TASK REQUIREMENTS
Starting with the line that contains "const seedMat = new" and stopping after the line that contains "if empty is", output every line exactly as it stands.

DATA SHOWN
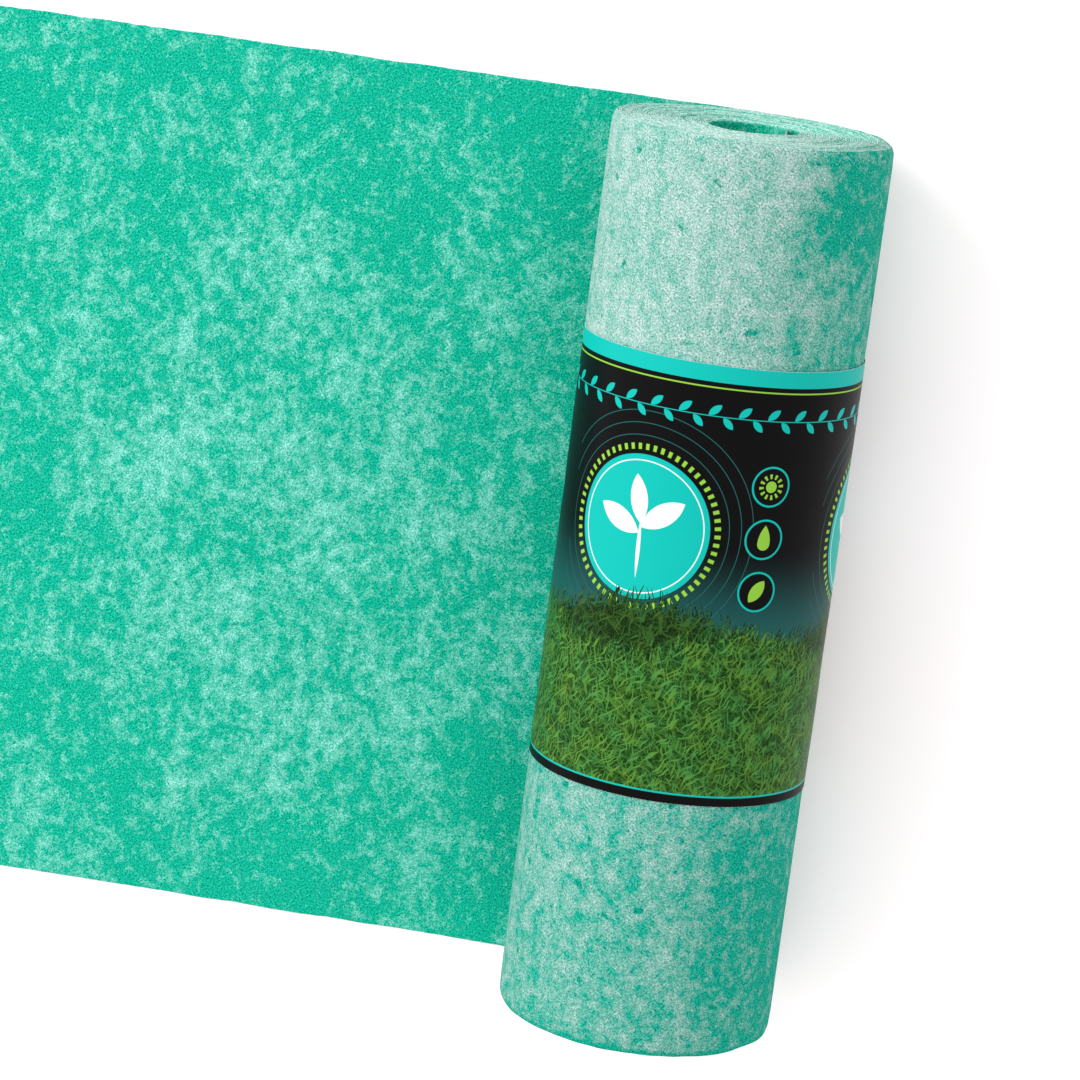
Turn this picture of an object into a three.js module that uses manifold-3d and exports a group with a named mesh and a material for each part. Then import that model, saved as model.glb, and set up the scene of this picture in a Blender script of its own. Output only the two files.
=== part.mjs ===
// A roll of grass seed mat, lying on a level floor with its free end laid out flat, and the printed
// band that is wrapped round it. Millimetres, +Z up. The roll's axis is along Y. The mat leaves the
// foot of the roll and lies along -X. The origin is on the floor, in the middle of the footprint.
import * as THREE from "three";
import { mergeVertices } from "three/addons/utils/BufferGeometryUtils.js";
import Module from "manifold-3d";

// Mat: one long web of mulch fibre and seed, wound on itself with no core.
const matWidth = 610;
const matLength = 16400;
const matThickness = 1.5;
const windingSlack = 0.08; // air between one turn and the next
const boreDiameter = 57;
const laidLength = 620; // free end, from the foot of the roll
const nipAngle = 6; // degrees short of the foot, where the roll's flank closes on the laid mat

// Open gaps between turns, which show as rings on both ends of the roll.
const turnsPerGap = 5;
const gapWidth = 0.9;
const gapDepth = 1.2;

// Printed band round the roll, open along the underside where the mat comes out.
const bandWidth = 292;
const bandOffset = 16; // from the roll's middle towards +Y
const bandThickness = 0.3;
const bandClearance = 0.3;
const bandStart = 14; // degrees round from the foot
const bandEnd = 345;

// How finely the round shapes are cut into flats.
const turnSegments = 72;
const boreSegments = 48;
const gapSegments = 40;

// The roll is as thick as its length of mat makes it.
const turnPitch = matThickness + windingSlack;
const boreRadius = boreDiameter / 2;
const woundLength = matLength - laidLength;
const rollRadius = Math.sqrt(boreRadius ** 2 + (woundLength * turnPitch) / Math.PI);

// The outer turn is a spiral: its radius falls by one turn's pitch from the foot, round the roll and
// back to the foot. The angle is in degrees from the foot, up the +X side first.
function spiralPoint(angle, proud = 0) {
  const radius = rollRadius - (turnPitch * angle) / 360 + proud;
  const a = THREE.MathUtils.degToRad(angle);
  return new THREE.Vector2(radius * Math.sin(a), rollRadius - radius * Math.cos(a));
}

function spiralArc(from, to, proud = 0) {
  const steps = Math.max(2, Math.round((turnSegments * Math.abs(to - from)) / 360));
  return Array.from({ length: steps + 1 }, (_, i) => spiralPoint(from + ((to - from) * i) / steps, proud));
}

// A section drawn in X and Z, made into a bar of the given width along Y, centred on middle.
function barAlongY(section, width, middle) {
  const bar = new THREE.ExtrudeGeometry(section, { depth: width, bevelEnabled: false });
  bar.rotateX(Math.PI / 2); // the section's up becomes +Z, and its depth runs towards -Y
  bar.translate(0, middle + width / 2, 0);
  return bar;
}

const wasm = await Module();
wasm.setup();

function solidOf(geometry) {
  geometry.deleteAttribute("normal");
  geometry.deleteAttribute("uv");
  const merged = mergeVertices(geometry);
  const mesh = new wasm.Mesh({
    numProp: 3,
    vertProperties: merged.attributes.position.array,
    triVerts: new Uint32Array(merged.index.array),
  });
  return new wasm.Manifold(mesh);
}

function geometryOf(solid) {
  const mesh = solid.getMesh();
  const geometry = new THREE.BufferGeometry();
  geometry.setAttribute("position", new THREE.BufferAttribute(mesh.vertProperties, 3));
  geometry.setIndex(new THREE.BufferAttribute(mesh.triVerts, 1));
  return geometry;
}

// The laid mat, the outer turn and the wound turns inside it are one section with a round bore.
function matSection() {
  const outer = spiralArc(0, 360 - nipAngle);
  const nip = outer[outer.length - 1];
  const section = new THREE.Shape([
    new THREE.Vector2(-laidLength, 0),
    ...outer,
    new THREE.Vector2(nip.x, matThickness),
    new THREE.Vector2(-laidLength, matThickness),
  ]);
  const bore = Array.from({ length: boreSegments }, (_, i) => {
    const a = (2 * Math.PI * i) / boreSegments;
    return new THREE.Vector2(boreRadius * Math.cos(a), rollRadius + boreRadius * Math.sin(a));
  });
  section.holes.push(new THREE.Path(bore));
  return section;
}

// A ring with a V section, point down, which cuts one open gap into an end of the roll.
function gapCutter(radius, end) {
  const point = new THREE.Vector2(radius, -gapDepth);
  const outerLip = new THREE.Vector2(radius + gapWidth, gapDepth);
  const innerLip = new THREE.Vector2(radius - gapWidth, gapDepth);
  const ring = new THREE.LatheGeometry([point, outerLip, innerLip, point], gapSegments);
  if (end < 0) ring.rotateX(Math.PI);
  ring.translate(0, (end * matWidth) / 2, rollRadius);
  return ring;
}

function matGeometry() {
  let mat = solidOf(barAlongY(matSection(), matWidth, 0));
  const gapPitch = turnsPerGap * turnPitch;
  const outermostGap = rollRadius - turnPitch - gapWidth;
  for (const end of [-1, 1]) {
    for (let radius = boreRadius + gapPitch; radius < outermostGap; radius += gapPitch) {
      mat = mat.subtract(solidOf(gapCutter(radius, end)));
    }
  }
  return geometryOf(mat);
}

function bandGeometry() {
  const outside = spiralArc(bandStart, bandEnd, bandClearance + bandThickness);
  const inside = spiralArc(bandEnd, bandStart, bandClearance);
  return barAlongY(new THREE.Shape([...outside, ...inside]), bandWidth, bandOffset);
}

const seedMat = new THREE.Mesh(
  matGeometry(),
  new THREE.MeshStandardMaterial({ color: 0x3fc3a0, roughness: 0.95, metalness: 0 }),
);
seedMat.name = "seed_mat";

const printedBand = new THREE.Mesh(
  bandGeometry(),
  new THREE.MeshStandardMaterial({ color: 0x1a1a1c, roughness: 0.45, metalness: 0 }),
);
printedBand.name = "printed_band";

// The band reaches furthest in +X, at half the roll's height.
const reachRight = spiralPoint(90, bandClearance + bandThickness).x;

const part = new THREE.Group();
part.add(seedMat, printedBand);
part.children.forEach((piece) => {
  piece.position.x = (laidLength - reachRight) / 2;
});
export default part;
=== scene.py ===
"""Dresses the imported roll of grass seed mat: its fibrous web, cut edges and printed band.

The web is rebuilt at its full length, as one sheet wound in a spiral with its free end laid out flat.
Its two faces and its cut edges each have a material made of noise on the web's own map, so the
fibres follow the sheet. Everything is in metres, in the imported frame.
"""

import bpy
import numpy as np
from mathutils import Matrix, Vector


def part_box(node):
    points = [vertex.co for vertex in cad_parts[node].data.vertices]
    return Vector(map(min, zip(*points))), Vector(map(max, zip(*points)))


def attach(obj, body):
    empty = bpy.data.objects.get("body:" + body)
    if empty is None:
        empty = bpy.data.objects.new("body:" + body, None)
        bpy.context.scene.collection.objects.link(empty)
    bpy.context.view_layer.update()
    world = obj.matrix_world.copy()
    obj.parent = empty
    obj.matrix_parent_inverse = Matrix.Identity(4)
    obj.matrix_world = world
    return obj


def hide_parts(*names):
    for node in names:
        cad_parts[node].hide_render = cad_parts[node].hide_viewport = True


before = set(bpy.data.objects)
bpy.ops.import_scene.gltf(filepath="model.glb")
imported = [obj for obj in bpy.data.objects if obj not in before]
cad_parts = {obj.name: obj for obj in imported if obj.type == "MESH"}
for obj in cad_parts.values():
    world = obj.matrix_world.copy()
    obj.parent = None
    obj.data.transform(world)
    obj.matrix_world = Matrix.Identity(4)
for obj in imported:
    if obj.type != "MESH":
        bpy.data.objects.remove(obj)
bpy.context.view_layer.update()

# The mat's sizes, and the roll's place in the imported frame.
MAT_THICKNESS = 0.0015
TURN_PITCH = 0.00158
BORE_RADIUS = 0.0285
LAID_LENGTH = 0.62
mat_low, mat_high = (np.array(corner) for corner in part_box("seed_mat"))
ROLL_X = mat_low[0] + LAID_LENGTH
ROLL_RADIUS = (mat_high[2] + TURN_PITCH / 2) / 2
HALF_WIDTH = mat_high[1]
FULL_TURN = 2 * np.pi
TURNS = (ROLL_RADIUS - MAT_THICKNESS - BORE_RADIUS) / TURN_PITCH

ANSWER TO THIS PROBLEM
const seedMat = new THREE.Mesh(
  matGeometry(),
  new THREE.MeshStandardMaterial({ color: 0x3fc3a0, roughness: 0.95, metalness: 0 }),
);
seedMat.name = "seed_mat";

const printedBand = new THREE.Mesh(
  bandGeometry(),
  new THREE.MeshStandardMaterial({ color: 0x1a1a1c, roughness: 0.45, metalness: 0 }),
);
printedBand.name = "printed_band";

// The band reaches furthest in +X, at half the roll's height.
const reachRight = spiralPoint(90, bandClearance + bandThickness).x;

const part = new THREE.Group();
part.add(seedMat, printedBand);
part.children.forEach((piece) => {
  piece.position.x = (laidLength - reachRight) / 2;
});
export default part;
=== scene.py ===
"""Dresses the imported roll of grass seed mat: its fibrous web, cut edges and printed band.

The web is rebuilt at its full length, as one sheet wound in a spiral with its free end laid out flat.
Its two faces and its cut edges each have a material made of noise on the web's own map, so the
fibres follow the sheet. Everything is in metres, in the imported frame.
"""

import bpy
import numpy as np
from mathutils import Matrix, Vector


def part_box(node):
    points = [vertex.co for vertex in cad_parts[node].data.vertices]
    return Vector(map(min, zip(*points))), Vector(map(max, zip(*points)))


def attach(obj, body):
    empty = bpy.data.objects.get("body:" + body)
    if empty is None:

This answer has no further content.